#### AVAILABLE DATA ####

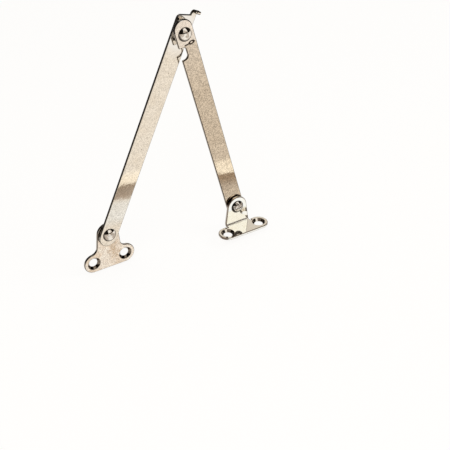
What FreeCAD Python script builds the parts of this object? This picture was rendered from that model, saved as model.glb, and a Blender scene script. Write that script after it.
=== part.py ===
import FreeCAD, Part
import math
import os
import re
import Sketcher
from FreeCAD import Placement, Rotation, Vector

# Folding lid stay, nickel-plated steel strip, shown half folded.
# An angle bracket screws to one panel and a flat plate to the other.
# Two strip arms of equal length join them: the front arm swings on the bracket,
# the back arm swings on the plate, and both meet in the centre joint at the top.
# A finger bent up from the head of the back arm drops into a notch in the edge
# of the front arm when the arms are in line, and stops them there.
# Millimetres, +Z up, +Y away from the viewer. The origin is the middle of the
# bracket's two screw holes, on the underside of its foot.

doc = FreeCAD.newDocument("LidStay")
sheet = doc.addObject("Spreadsheet::Sheet", "Sizes")

# Driving sizes

SIZES = [
    ("arm_width", 10.4, "width of both arms"),
    ("arm_gauge", 1.5, "sheet thickness of both arms"),
    ("pivot_span", 114.0, "from rivet to rivet along each arm"),
    ("foot_reach", 6.8, "each arm past its end rivet"),
    ("nose_reach", 8.0, "front arm past the centre rivet"),
    ("head_reach", 9.8, "back arm past the centre rivet, without its finger"),
    ("head_fall", 1.8, "head's end lower at its outer corner than at the finger"),
    ("head_corner", 2.2, "corner radius of the back arm's head"),
    ("notch_start", 6.2, "from the centre rivet to the near wall of the notch"),
    ("notch_length", 7.0, "length of the notch along the front arm"),
    ("notch_depth", 3.7, "depth of the notch from the arm's edge"),
    ("notch_round", 2.0, "corner radius in the bottom of the notch"),
    ("stop_clearance", 0.6, "finger to notch bottom, arms in line"),
    ("finger_play", 0.8, "finger to the far wall of the notch"),
    ("finger_overtop", 0.2, "finger tip above the front arm's face"),
    ("finger_round", 1.0, "corner radius of the finger tip"),
    ("bend_radius", 1.0, "inside radius of every bend"),
    ("arm_gap", 2.0, "spacer washer between the two arms"),
    ("thin_washer", 0.5, "washer beside each end rivet"),
    ("washer_width", 8.0, "outside diameter of the thin washers"),
    ("spacer_width", 9.0, "outside diameter of the spacer washer"),
    ("shank_width", 4.0, "rivet shank diameter"),
    ("head_width", 7.4, "rivet head diameter"),
    ("head_rise", 1.7, "rivet head height"),
    ("head_rim", 0.4, "upright rim under the domed head"),
    ("tail_width", 6.4, "diameter of the centre rivet's closed tail"),
    ("tail_rise", 0.9, "height of that tail"),
    ("flush_depth", 0.8, "countersink of the end rivets' flush tails"),
    ("set_clearance", 0.02, "rivet shank in the piece that it is set in"),
    ("running_clearance", 0.08, "rivet shank in the piece that turns on it"),
    ("plate_gauge", 1.5, "sheet thickness of flat plate and bracket"),
    ("screw_bore", 4.8, "screw hole diameter"),
    ("sink_width", 7.4, "countersink diameter of the screw holes"),
    ("plate_pitch", 18.6, "between the flat plate's screw holes"),
    ("plate_drop", 16.5, "flat plate's rivet to its screw holes"),
    ("plate_lobe", 5.6, "radius of the flat plate's screw lobes"),
    ("plate_crown", 6.2, "radius of the flat plate round its rivet"),
    ("plate_neck", 15.6, "width of the flat plate's neck where it meets the lobes"),
    ("plate_fillet", 3.6, "hollow between neck and lobes"),
    ("bracket_pitch", 20.6, "between the bracket's screw holes"),
    ("bracket_ear", 5.2, "radius of the bracket's ears"),
    ("bracket_rise", 10.3, "bracket's rivet above the top of its foot"),
    ("bracket_fold", 14.8, "width of the bracket at its fold"),
    ("bracket_crown", 6.1, "radius of the bracket round its rivet"),
    ("ear_step", 0.1, "ears' back edge forward of the fold"),
    ("relief_width", 0.8, "relief slot beside the fold"),
    ("relief_depth", 1.3, "relief slot into the foot"),
    ("front_lean", 74.9, "front arm's slope, degrees from level"),
    ("back_lean", 65.6, "back arm's slope, degrees from level"),
]

# Places that follow from the driving sizes

PLACES = [
    ("upright_face", "bracket_ear + ear_step + bend_radius"),
    ("upright_back", "upright_face + plate_gauge"),
    ("front_arm_back", "upright_back + thin_washer + arm_gauge"),
    ("back_arm_back", "front_arm_back + arm_gap + arm_gauge"),
    ("plate_back", "back_arm_back + thin_washer + plate_gauge"),
    ("bracket_axis_z", "plate_gauge + bracket_rise"),
    ("centre_axis_x", "-pivot_span * cos(front_lean * 1deg)"),
    ("centre_axis_z", "bracket_axis_z + pivot_span * sin(front_lean * 1deg)"),
    ("plate_axis_x", "centre_axis_x - pivot_span * cos(back_lean * 1deg)"),
    ("plate_axis_z", "centre_axis_z - pivot_span * sin(back_lean * 1deg)"),
    ("set_bore", "shank_width + 2 * set_clearance"),
    ("running_bore", "shank_width + 2 * running_clearance"),
    ("finger_width", "notch_depth - stop_clearance"),
    ("finger_face", "notch_start + notch_length - finger_play"),
    ("finger_rise", "arm_gap + arm_gauge + finger_overtop"),
]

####

Pull out all lines of the data with the string "from".

What FreeCAD Python script builds the parts of this object? This picture was rendered from that model, saved as model.glb, and a Blender scene script. Write that script after it.
from FreeCAD import Placement, Rotation, Vector
# A finger bent up from the head of the back arm drops into a notch in the edge
# Millimetres, +Z up, +Y away from the viewer. The origin is the middle of the
    ("pivot_span", 114.0, "from rivet to rivet along each arm"),
    ("notch_start", 6.2, "from the centre rivet to the near wall of the notch"),
    ("notch_depth", 3.7, "depth of the notch from the arm's edge"),
    ("front_lean", 74.9, "front arm's slope, degrees from level"),
    ("back_lean", 65.6, "back arm's slope, degrees from level"),
# Places that follow from the driving sizes